4. Strategy should always start with a problem and a choice.
As strategy is about making winning choices, you cannot have a strategy if there is no choice to be made, and that choice will relate to a problem. “Framing the problem is as important as, and often more difficult than, solving the problem.” Attempting to ‘do strategy’ is a waste of time if it doesn’t exploit an opportunity to create value.
5. Strategy is the answer to five interconnected questions – the strategic cascade.
The answers to these five choices should create a unique position “so as to create sustainable advantage and superior value relative to the competition.” In other words, your choices should be purposefully different to your competitors’ choices.
The five choices are:
- What is our winning aspiration?
What is the guiding purpose of this entity.
- Where will we play?
The geographies, customer segments, channels, products, and stages of production in which we choose to compete.
- How will we win?
The competitive advantage we need to win in our chosen market.

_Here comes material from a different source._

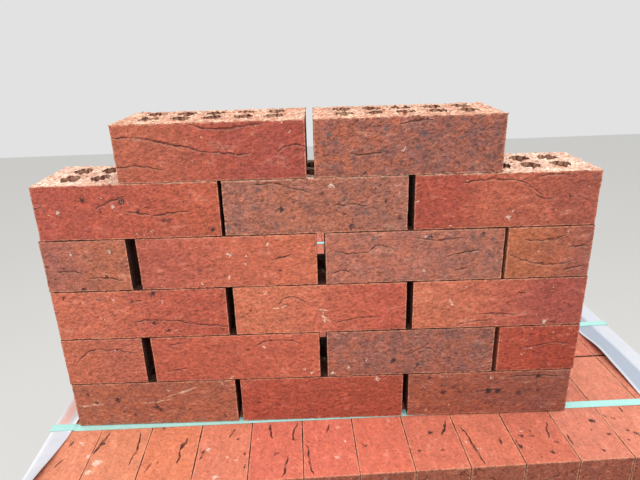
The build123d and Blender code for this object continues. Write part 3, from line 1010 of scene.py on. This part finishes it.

- What capabilities must we have?
What we will need to do at the highest level, in order to win in that way.
- What management systems do we need?
How we will build, support, and measure those capabilities.
Furthermore, these choices do not just happen at the top of an organisation, they should cascade down through all levels in an inter-connected way.
“At P&G, for instance, there is a brand strategy that articulates the five choices for a brand such as Olay or Pampers. There is a category strategy that covers multiple related brands, like skin care or diapers. There is a sector strategy that covers multiple categories, for example, beauty or baby care. And finally, there is a strategy at the company level, too. Each strategy influences and is influenced by the choices above and below it. The result is a set of nested cascades that cover the full organization.”
In summary, strategy is not complex wizardry held close by the upper echelon, and it is definitely not separate from execution. It is merely the art and science of making choices that increase the odds of success to create value, and it should be present at every level of an organisation.